Even so, for users in that 3 percent, it can be an arduous habit to kick. Jessie Huang, a 29-year old ad specialist at Google, developed a kratom addiction after surviving a physical assault that left her with PTSD.

“I used kratom to be able to work — to, kind of, numb the intrusive thoughts and the intrusive memories that I was having,” she said.

Two years later, Huang had tried quitting multiple times without success. What had started out as a solution, became an even bigger roadblock in her life.

“I was taking so much that I was in a fog all day,” she said. “It made me really nauseous: If I ate while drinking it I would throw up. Time and time again, I would choose kratom over food.”

Huang was eventually able to stop taking kratom, but only after treatment at a rehab facility. During detox, she took suboxone, a prescription drug that is commonly used to treat opiate addiction.

Kratom’s physiologically addictive properties seem to stem from the alkaloid 7-hydroxymitragynine. In one study by Hemby et al., rats repeatedly self-administered this compound, while they refrained from self-administering kratom’s most abundant alkaloid, mitragynine. 

This information is discouraging for the plant’s proponents, but it also suggests that an extract of specific alkaloids may impart some of the benefits of kratom without the risks. Macrae’s company, Kratom.com, is poised to capture this market — it recently produced the first-ever line of mitragynine extracts.
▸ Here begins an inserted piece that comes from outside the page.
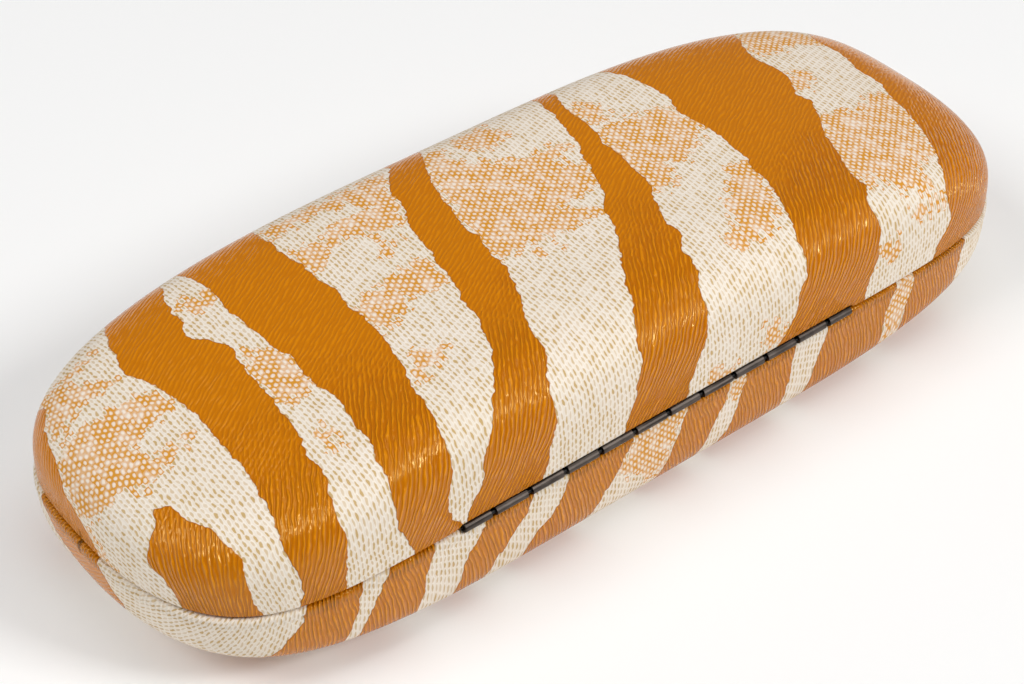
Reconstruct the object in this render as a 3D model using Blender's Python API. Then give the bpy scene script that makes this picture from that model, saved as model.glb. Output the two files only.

The Research: Treating Opiate Addiction

In the Hemby et al. study, the authors allowed rats to self administer morphine for a period of time. Then they substituted the morphine for 7-hydroxymitragynine and mitragynine respectively. When the rats went back on morphine, the ones that had been given mitragynine self-administered significantly less of the opiate than they had before.

Anecdotal evidence from the Johns Hopkins survey points to a similar benefit in humans. Thirty-five percent of respondents who reported using kratom to treat opioid dependence said that they had been able to stay away from opioids for more than a year.

One piece is still missing: clinical trials on human subjects. In 2019 the House Appropriations Committee directed the Agency for Healthcare Research and Quality to invest in “research which will lead to clinical trials in geographic regions which are among the hardest hit by the opioid crisis,” but these trials have yet to come to fruition. Macrae says that researchers are engaged in clinical trials at an American university, but this too is unconfirmed. 

For now, kratom will remain a DIY medicine for those searching for an option outside of the healthcare system. But, like psilocybin or cannabis, kratom may see a surge in research interest if the numbers of its advocates continue to grow.